I very much enjoyed this warm, hilarious, affectionate film about the worst opera singer of all time, an eccentric 1940s New York socialite whose amazingly godawful singing emerged on the other side of terrible to become its own kind of remarkable. At one point, Jenkins’ vocal coach stares into her eyes and tells her in a honeyed voice that there’s no one else like her, and in a weird way it felt like he actually meant it, though probably not in the way the lady herself thought.
Mark Lanegan – Phantom Radio & Gargoyle
Mark Lanegan might be my favourite male singer of all time, with a gravelly cigarettes-and-alcohol baritone that sounds so richly lived-in and is deceptively controlled and flexible. And he looks like his voice too – like a person who’s lived through some dark and troubled times. His pipes have become more brittle with years and these days Lanegan sounds less like he’s about to jump out of the speakers and punch you in the face, and his lower register on Gargoyle is almost Leonard Cohen-esque. But his grizzled vocals are no less compelling for that.
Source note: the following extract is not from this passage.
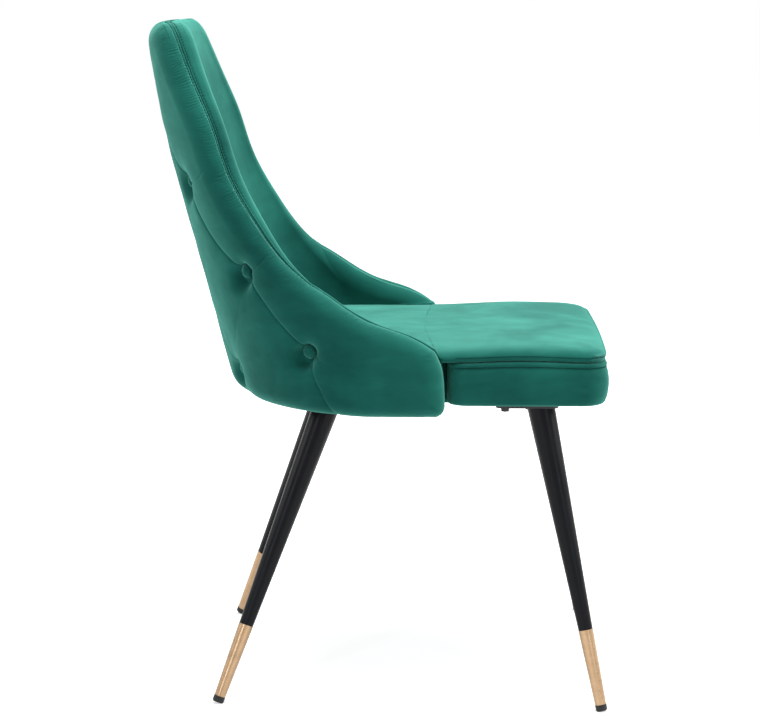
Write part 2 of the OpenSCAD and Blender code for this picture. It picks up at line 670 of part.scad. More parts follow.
module back_buttons() {
    r = button_d / 2;
    color(velvet)
        for (c = buttons) {
            n = button_normal(c);
            translate(button_point(c) + n * gap) rotate([0, acos(n[2]), atan2(n[1], n[0])])
                rotate_extrude() polygon(concat([[0, 0], [r - 1, 0], [r, 1.4]],
                    [for (a = [10:10:90]) [r * pow(cos(a), 0.8), 1.4 + 5.6 * sin(a)]]));
        }
}

seat_board();
seat_foam();
seat_boxing();
seat_top_panel();
seat_dust_cover();
back_board();
back_rail();
back_inner_pad();
back_outer_pad();
back_buttons();
back_straps();
strap_screws();
leg(true, 1);  // leg_front_left
leg(true, -1);  // leg_front_right
leg(false, 1);  // leg_rear_left
leg(false, -1);  // leg_rear_right
ferrule(true, 1);  // ferrule_front_left
ferrule(true, -1);  // ferrule_front_right
ferrule(false, 1);  // ferrule_rear_left
ferrule(false, -1);  // ferrule_rear_right
glide(true, 1);  // glide_front_left
glide(true, -1);  // glide_front_right
glide(false, 1);  // glide_rear_left
glide(false, -1);  // glide_rear_right
leg_plate(true, 1);  // leg_plate_front_left
leg_plate(true, -1);  // leg_plate_front_right
leg_plate(false, 1);  // leg_plate_rear_left
leg_plate(false, -1);  // leg_plate_rear_right
leg_bolts();
leg_washers();
leg_tee_nuts();
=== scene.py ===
import math

import bmesh
import bpy
import numpy as np
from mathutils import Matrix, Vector, kdtree, noise


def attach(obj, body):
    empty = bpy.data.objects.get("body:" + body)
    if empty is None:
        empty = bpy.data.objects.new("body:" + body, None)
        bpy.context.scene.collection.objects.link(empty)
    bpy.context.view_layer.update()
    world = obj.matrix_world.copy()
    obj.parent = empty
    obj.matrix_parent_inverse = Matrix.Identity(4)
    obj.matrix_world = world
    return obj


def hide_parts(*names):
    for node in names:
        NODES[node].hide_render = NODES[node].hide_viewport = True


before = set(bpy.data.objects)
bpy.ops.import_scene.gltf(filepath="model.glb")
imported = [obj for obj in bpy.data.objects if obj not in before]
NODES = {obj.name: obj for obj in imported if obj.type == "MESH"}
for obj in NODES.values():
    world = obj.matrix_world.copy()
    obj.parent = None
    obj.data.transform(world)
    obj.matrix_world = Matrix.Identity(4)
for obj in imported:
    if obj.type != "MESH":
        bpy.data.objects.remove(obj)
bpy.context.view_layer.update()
MM = 0.001

# ---------------------------------------------------------------------------
# the back's shell, in millimetres: the same named sizes as the solid model
# ---------------------------------------------------------------------------
SHELL_TOP, SHELL_LOW, RECLINE = 867.0, 379.0, 14.8
HALF_SEAT, HALF_TOP, DEEP_SEAT, DEEP_TOP = 236.5, 191.5, 183.5, 106.0
WING_REACH, REAR_Y, SHELL_THICK = 293.0, 190.5, 53.0
TOP_CORNER, TIP_CORNER = 21.0, 14.0
FLARE_Z, FLARE_LEN, FLARE_POWER = 464.0, 114.0, 1.6
CREST_Z, CREST_BEND = 700.0, 0.00059
# how far forward the shell's edge stands: share of the shell's height, share of the wing's reach
EDGE_PROFILE = [(0, 0.956), (0.085, 0.988), (0.135, 0.997), (0.18, 0.975), (0.22, 0.893), (0.26, 0.728),
                (0.33, 0.572), (0.4, 0.413), (0.49, 0.312), (0.6, 0.232), (0.74, 0.205), (0.86, 0.142),
                (1, 0.063)]
# the inner pad's lower edge is lifted over the seat's board, between the wings
BOARD_Z, LIFT_OVER_BOARD = 392.0, 30.0
PAD_LIFT = BOARD_Z + LIFT_OVER_BOARD - SHELL_LOW
LIFT_DEG, LIFT_FADE_DEG, LIFT_FADE_Z = 110.0, 10.0, 150.0
RIM_ROLL, BOARD_BACK = 26.0, 34.8
TUFT_Z, TUFT_PITCH, TUFT_RISE, TUFT_ROWS = 780.0, 123.0, 5.5, 3
TUFT_TOP_DEG, TUFT_LOW_DEG, TUFT_TURN_Z, TUFT_TURN = 27.6, 23.2, 560.0, 130.0
TUFT_DEPTH, BUTTON_R, GAP = 16.0, 8.5, 0.3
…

These latest two albums continue the experimentation with electronica and synths that first appeared on the 2012 Blues Funeral, while retaining the trademark dark bluesy vibes and oblique lyrics full of macabre gothic imagery and ruminations on sin, death, love and redemption. Business as usual in other words, but as long as his output remains this strong and consistent I’m not complaining. Now bring on the tour!
Neil Gaiman has become one of my favourite writers over the years and I was happy to get my hands on this latest third collection of short trips into the weird, shadowy country of Gaiman’s mind. It never really occurred to me to compare him to Ray Bradbury, but in fact Gaiman’s short stories have the same effect on me that I had while engrossed in Bradbury’s fiction when a teenager – a pleasantly uneasy sensation of looking at the world in a distorted mirror, or lifting the fabric of reality to find some dark, strange, disturbing things lurking underneath. Gaiman’s imagination is just as boundless, and his voice as a writer is just as distinctive (his books on the whole have a lot more graphic sex, though not in this particular collection).
Another gem brought to my attention by the History Buffs YouTube channel. Directed by Peter Weir and adapted from nautical historical novels by Patrick O’Brian, Master and Commander unfortunately didn’t make enough money to become a series, which is a shame. Maybe the long unwieldy name put people off; as far as terrible film titles go it’s no Mrs Caldicot’s Cabbage War, but unless you’re a fan of the books it doesn’t really sound like an exciting proposition, which is probably why I skipped the theatrical release myself.
Loosely based on a novel by Virginia Wolf, Orlando chronicles 400 years through the eyes of its gender-bending hero/heroine, played by Tilda Swinton. Born in the time of Queen Elizabeth I, Orlando is a young nobleman who becomes the favourite of the aging monarch, and is commanded to never wither and grow old. The film then moves through the four centuries as Orlando falls in love with a Russian princess, tries different careers including a stint as an ambassador to the Middle East, dabbles in poetry… and changes sex midway, awakening one morning to find herself a woman (Orlando’s calm reaction while observing her new body: Same person. No difference at all… just a different sex.)
“Your assumptions are your windows on the world. Scrub them off every once in a while, or the light won’t come in.”
– Isaac Asimov
I watched this film once 20 years ago, after it swept the 1997 Academy Awards and famously became the object of hatred for Elaine from Seinfeld:
I didn’t share Elaine’s visceral loathing for the movie, but I remember feeling rather underwhelmed and wondering why on earth this film was praised so much. Then recently I found a DVD of The English Patient in Mum’s collection (she’s one of the many people who loved the movie), and thought I’d give it a second chance.